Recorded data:
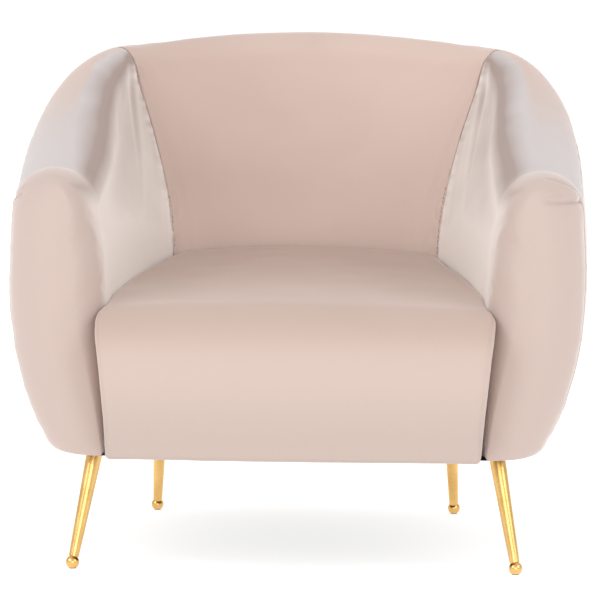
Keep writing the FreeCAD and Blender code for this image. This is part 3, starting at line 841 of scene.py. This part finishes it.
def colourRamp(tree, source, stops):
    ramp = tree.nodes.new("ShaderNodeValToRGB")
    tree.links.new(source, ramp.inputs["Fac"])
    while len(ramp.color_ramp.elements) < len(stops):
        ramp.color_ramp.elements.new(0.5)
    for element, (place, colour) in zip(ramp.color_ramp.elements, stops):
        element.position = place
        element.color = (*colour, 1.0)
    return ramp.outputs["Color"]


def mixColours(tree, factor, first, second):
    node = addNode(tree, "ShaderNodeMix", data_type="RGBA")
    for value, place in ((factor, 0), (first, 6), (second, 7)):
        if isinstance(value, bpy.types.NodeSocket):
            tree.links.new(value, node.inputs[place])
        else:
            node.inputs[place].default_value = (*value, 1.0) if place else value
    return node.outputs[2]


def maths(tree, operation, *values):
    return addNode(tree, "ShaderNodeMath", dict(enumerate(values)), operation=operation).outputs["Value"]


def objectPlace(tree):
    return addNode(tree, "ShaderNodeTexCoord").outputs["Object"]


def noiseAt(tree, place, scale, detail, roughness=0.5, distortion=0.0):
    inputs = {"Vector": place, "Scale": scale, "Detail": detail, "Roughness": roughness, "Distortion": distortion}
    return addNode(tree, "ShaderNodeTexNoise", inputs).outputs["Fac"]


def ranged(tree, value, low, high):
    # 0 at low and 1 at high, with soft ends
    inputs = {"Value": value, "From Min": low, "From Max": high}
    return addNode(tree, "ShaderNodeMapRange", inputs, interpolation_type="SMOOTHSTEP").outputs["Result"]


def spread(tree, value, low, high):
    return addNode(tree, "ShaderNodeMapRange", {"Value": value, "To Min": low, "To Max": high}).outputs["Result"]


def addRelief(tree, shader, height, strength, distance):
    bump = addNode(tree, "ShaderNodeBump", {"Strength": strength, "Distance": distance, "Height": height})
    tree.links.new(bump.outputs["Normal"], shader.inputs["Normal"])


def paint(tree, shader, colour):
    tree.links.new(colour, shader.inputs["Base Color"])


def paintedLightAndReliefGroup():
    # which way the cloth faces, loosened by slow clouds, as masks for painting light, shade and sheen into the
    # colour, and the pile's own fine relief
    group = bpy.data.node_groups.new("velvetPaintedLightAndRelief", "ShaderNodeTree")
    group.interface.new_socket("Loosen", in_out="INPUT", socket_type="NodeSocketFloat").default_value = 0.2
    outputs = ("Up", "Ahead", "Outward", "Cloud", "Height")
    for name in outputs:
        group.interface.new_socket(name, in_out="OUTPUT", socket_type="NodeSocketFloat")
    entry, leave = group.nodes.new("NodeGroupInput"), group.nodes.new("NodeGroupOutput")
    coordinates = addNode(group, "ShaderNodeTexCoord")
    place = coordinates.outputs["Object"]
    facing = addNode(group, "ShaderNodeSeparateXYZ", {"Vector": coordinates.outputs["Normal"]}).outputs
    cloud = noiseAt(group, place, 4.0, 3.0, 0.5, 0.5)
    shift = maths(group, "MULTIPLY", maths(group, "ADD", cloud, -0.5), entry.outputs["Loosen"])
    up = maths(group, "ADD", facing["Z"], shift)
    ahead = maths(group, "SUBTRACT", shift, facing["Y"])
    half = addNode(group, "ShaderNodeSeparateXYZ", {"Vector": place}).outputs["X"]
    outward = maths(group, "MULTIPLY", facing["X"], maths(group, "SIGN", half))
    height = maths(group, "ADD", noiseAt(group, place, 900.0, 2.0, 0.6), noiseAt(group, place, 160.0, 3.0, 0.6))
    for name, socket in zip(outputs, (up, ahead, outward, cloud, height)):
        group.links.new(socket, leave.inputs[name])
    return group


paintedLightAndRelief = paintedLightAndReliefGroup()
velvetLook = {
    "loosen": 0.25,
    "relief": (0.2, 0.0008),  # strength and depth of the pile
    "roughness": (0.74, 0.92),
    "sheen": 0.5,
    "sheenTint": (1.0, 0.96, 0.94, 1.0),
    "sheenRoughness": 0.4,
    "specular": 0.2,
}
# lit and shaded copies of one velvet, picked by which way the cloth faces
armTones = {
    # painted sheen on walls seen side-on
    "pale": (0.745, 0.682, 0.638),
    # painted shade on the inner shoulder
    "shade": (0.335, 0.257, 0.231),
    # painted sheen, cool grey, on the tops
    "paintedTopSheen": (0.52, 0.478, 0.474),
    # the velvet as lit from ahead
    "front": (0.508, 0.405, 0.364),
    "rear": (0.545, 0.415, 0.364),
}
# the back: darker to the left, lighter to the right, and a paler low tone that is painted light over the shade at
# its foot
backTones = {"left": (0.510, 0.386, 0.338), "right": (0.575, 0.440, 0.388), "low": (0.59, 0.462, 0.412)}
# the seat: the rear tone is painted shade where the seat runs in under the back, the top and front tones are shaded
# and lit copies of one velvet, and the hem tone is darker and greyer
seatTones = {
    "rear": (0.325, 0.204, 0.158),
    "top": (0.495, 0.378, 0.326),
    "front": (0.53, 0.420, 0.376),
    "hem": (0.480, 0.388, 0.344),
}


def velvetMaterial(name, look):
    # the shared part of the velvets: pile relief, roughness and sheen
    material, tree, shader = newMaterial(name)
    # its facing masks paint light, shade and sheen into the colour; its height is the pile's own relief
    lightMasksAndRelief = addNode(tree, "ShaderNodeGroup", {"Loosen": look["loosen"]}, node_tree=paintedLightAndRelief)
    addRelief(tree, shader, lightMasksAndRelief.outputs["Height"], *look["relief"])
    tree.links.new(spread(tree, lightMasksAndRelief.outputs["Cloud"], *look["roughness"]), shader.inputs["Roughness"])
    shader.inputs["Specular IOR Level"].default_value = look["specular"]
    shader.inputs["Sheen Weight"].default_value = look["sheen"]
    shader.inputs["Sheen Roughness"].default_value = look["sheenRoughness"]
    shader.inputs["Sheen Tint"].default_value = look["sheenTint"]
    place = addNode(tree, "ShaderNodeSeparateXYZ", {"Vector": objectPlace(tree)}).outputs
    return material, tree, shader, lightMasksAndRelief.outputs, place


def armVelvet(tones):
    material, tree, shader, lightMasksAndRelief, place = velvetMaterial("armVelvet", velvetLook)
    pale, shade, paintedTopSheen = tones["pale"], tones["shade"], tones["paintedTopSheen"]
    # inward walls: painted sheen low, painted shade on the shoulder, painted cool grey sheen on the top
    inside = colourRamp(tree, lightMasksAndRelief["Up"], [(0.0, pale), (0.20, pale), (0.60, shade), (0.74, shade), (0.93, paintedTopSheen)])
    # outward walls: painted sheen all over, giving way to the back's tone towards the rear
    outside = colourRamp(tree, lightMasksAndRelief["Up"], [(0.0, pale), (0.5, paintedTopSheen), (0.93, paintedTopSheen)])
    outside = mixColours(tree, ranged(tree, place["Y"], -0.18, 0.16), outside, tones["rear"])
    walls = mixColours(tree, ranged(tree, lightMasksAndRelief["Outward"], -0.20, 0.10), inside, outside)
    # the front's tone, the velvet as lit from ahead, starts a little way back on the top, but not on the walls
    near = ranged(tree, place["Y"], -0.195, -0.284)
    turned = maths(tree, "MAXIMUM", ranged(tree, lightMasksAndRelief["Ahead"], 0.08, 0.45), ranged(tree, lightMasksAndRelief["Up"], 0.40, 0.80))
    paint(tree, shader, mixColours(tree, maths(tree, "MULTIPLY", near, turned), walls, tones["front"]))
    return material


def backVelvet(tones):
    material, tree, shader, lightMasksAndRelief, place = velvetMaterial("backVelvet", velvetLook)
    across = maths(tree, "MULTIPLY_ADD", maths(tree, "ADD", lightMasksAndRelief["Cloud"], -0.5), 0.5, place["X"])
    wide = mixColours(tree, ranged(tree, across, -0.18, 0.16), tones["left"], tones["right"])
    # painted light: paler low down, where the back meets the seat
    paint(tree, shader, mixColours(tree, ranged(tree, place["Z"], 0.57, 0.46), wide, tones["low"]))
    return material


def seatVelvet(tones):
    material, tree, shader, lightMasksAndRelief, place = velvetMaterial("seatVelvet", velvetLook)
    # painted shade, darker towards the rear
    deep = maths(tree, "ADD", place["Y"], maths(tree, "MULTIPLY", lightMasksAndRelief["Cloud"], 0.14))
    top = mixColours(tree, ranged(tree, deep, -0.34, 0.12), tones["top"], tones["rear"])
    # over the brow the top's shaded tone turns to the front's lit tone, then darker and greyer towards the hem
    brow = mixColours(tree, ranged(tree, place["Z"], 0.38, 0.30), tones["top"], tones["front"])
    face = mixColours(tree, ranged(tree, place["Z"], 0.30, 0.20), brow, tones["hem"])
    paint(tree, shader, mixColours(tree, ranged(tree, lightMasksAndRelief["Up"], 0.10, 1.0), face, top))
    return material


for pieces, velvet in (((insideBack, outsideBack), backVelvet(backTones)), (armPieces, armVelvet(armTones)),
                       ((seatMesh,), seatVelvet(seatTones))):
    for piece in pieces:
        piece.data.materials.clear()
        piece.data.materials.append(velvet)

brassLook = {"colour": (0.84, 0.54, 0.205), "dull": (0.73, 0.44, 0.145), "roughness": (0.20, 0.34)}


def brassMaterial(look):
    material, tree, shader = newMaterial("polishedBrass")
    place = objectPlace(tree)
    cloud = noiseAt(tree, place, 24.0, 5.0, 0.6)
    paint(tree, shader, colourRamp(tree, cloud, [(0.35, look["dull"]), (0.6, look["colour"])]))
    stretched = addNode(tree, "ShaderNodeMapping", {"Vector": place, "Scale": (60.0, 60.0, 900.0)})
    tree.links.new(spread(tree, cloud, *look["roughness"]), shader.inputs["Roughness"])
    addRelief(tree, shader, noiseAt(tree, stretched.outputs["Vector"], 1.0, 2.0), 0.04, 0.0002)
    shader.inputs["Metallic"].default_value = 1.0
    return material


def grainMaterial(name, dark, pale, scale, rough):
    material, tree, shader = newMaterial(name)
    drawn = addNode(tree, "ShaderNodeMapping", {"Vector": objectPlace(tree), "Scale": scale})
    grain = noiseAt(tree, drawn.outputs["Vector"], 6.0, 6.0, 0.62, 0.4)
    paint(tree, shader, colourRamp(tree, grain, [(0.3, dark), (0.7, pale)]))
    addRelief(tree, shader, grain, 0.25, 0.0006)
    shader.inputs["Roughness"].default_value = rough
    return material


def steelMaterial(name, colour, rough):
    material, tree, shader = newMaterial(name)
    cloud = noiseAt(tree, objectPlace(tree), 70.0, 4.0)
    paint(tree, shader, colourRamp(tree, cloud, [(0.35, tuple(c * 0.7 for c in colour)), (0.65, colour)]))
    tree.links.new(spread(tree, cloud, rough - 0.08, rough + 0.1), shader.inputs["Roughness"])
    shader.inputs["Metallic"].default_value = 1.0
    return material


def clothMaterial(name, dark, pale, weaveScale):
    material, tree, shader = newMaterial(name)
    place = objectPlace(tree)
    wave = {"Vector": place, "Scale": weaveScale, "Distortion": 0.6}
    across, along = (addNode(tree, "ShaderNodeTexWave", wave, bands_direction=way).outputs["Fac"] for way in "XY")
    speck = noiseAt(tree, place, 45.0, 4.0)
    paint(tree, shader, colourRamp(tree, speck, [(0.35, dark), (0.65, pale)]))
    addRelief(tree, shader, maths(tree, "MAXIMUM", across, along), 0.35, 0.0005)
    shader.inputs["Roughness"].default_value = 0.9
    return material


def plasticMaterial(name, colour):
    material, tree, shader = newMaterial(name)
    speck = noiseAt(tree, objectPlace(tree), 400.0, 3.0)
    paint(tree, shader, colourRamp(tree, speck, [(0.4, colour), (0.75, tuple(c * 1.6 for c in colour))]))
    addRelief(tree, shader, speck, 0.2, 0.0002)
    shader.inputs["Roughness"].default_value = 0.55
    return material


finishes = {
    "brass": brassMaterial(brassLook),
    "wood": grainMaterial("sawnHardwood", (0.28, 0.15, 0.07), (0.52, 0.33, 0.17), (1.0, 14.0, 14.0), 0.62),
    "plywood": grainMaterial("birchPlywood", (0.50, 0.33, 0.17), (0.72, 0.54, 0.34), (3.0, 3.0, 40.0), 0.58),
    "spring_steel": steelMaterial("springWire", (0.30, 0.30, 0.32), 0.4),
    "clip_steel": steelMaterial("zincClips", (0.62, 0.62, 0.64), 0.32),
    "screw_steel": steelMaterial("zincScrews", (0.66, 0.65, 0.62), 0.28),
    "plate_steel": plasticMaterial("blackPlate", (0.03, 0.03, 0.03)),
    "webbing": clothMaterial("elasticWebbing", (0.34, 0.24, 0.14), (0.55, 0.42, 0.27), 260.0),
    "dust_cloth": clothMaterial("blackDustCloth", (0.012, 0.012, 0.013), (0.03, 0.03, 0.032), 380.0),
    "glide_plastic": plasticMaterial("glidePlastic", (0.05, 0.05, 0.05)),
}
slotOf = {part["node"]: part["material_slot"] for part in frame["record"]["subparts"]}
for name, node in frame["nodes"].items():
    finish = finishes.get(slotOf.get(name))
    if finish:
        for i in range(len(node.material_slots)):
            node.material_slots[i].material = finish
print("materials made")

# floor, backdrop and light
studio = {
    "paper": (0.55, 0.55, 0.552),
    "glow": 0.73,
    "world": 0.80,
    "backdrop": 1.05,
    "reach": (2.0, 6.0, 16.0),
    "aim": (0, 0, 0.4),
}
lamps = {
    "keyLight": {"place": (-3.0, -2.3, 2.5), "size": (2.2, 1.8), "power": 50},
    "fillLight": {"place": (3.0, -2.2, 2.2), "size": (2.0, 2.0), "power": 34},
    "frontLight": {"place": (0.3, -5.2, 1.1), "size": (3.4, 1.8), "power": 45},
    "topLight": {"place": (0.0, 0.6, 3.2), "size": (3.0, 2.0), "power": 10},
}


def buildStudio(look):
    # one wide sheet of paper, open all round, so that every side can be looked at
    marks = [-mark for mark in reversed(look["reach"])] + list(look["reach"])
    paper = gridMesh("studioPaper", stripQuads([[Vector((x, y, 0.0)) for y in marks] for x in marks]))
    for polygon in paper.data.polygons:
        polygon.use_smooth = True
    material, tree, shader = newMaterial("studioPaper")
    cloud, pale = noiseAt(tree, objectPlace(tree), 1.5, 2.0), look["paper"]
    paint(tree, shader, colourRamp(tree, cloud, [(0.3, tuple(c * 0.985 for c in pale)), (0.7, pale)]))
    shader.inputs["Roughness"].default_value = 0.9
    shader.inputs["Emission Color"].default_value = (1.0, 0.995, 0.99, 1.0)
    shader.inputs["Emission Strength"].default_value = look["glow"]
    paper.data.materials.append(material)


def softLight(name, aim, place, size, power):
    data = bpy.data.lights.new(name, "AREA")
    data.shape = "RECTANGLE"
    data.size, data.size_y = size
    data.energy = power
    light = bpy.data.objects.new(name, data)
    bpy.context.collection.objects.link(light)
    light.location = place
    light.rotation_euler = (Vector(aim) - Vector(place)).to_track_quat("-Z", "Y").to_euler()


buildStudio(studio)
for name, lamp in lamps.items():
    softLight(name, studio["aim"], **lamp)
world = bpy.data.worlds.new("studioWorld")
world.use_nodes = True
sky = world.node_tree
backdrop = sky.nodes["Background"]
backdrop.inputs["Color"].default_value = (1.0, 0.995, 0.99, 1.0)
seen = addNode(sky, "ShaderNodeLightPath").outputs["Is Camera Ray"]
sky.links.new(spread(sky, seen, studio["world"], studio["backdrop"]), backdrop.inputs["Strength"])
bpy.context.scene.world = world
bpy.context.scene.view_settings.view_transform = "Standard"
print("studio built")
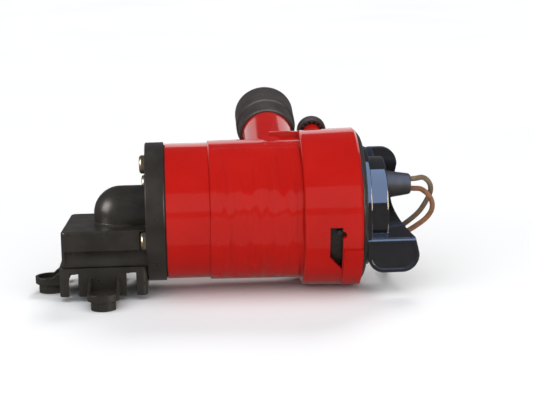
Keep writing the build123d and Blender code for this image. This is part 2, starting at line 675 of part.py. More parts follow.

SHORT PROBLEM: Reproduce exactly, please, only the lines from the start of the data above to the line that contains "return node.outputs[2]", with both ends kept.

OUTPUT FOR THIS TASK:
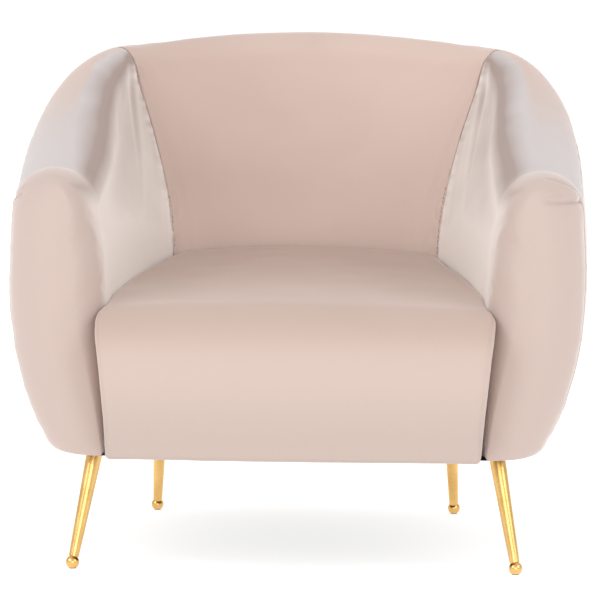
Keep writing the FreeCAD and Blender code for this image. This is part 3, starting at line 841 of scene.py. This part finishes it.
def colourRamp(tree, source, stops):
    ramp = tree.nodes.new("ShaderNodeValToRGB")
    tree.links.new(source, ramp.inputs["Fac"])
    while len(ramp.color_ramp.elements) < len(stops):
        ramp.color_ramp.elements.new(0.5)
    for element, (place, colour) in zip(ramp.color_ramp.elements, stops):
        element.position = place
        element.color = (*colour, 1.0)
    return ramp.outputs["Color"]


def mixColours(tree, factor, first, second):
    node = addNode(tree, "ShaderNodeMix", data_type="RGBA")
    for value, place in ((factor, 0), (first, 6), (second, 7)):
        if isinstance(value, bpy.types.NodeSocket):
            tree.links.new(value, node.inputs[place])
        else:
            node.inputs[place].default_value = (*value, 1.0) if place else value
    return node.outputs[2]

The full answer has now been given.